The statements are appeals to justice, and places the speaker in a context of correct action and deserved consequences. He has already here accepted that theft or greed will result in punishment; since he is innocent, or becomes innocent in speaking the formula, it is also just that he will not be punished, and thus will win his reward in the afterlife (or, in this case, pass one of the trials of the gates of the underworld).

This type of magical protest is famously taken up in Tibullus, I.3.51ff, when he states:

parce pater! timidum non me periuria terrent,
non dicta in sanctos inpia verba deos!
Spare me, father, threats of perjury don't frighten me,
For I've not spoken impious words against the gods!

The poet declares his innocence by denying a particular wrong action. It has been suggested that Tibullus assimilated many elements of Egyptian and Near Eastern ritual and magic into his poetry by contact with cults of Isis, then popular in Rome. But Egyptian influences on Tibullus, and on Latin Literature in general, are, of course, subjects for another node.

The Book of the Dead has the deceased recite this to the god Osiris:

Behold, I have come to thee, and I have brought maat (i.e., truth, integrity) to thee.
I have destroyed sin for thee.
I have not sinned against men.
I have not oppressed my kinsfolk.
I have done no wrong in the place of truth.
I have not known worthless folk.
I have not wrought evil.
I have not defrauded the oppressed one of his goods.
I have not done the things that the gods abominate.
I have not vilified a servant to his master.
I have not caused pain.
I have not let any man hunger.
I have made no one to weep.
I have not committed murder.
I have not commanded any to commit murder for me.
I have inflicted pain on no man.
I have not defrauded the temples of their oblations.
I have not purloined the cakes of the gods.
I have not stolen the offerings to the spirits (i.e., the dead).
I have not committed fornication.
I have not polluted myself in the holy places of the god of my city.
I have not diminished from the bushel.
I did not take from or add to the acre-measure.
I did not encroach on the fields of others.
I have not added to the weights of the scales.
I have not misread the pointer of the scales.
I have not taken milk from the mouths of children.
I have not driven cattle from their pastures.
I have not snared the birds of the gods.
I have not caught fish with fish of their kind.
I have not stopped water when it should flow.
I have not cut the dam of a canal.
I have not extinguished a fire when it should burn.
I have not altered the times of the chosen meat offerings.
I have not turned away the cattle intended for offerings.
I have not repulsed the god at his appearances.
I am pure.
I am pure.
I am pure.
I am pure....
Source: Project Gutenberg

For most of them, no problem, but I know I would have trouble with a few of these should I find myself in a situation calling for my own personal confession (perhaps an exchange program between adherents of the Egyptian and Christian creeds). "I have not caused pain." "I have made no one to weep." You mean like in my entire life? Even when I used to teach physics?
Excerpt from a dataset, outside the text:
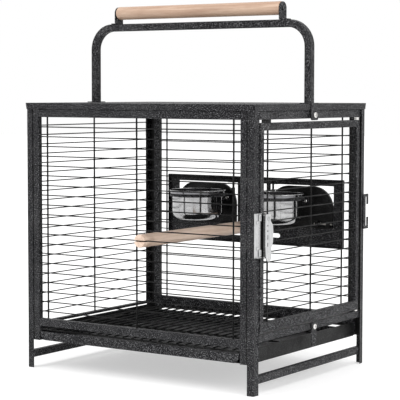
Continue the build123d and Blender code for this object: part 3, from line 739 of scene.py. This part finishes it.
# ---- handle --------------------------------------------------------------------------
def make_handle_arch():
    """Square tube bent twice, drawn from one foot over to the other."""
    low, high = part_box("handle_tube")
    wide = high.y - low.y
    centre_y = (low.y + high.y) / 2
    leg = high.x - wide / 2
    bend = 40 * MM
    turn_z = high.z - wide / 2 - bend
    bpy.ops.object.select_all(action="DESELECT")
    bpy.ops.mesh.primitive_plane_add(size=wide, location=(-leg, centre_y, low.z))
    arch = fresh("handle_arch")
    pick_all(arch)
    bpy.ops.mesh.bevel(offset=1.6 * MM, segments=3, affect="VERTICES")
    bpy.ops.mesh.delete(type="ONLY_FACE")
    bpy.ops.mesh.select_all(action="SELECT")
    push((0, 0, turn_z - low.z))
    for centre_x, straight in ((bend - leg, 2 * (leg - bend)), (leg - bend, 0)):
        bpy.ops.mesh.spin(
            steps=14,
            angle=-RIGHT_ANGLE,
            center=(centre_x, centre_y, turn_z),
            axis=(0, 1, 0),
        )
        if straight:
            push((straight, 0, 0))
    push((0, 0, low.z - turn_z))
    bpy.ops.mesh.select_all(action="SELECT")
    bpy.ops.mesh.fill_holes(sides=0)
    leave()
    face_out(arch)
    fit(arch, "handle_tube")


def make_grip():
    """Turned wood grip with softened ends."""
    low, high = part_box("handle_grip")
    radius = (high.z - low.z) / 2
    middle = (low + high) / 2
    start = (low.x, middle.y, middle.z)
    grip = bar("wood_grip", start, high.x - low.x, radius, X, 56)
    ease(grip, 2.2 * MM, 5)
    fit(grip, "handle_grip")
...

I imagine Osiris seated on a high seat, not saying anything. Over the long millennia he has heard every attempt to weasel out of this list of basic acts of decency and restraint. I don't imagine that citing the rigors of science would change his demeanor at all, not even if I could recall the special circumstances and extenuating factors involved (he was an engineering student who had no business in engineering, she was a pre-med with an air of entitlement, etc.), an effort which probably would result in more fiction than fact. Perhaps the look of misery on my face would communicate to the god the difficulty we living mortal beings have in avoiding any sort of questionable action or inaction somewhere along the way. And if the fishing one and the worthless folk one are deal breakers, then what hope can I have?

That the merciful judge in the halls of the dead grades on a curve, that's what.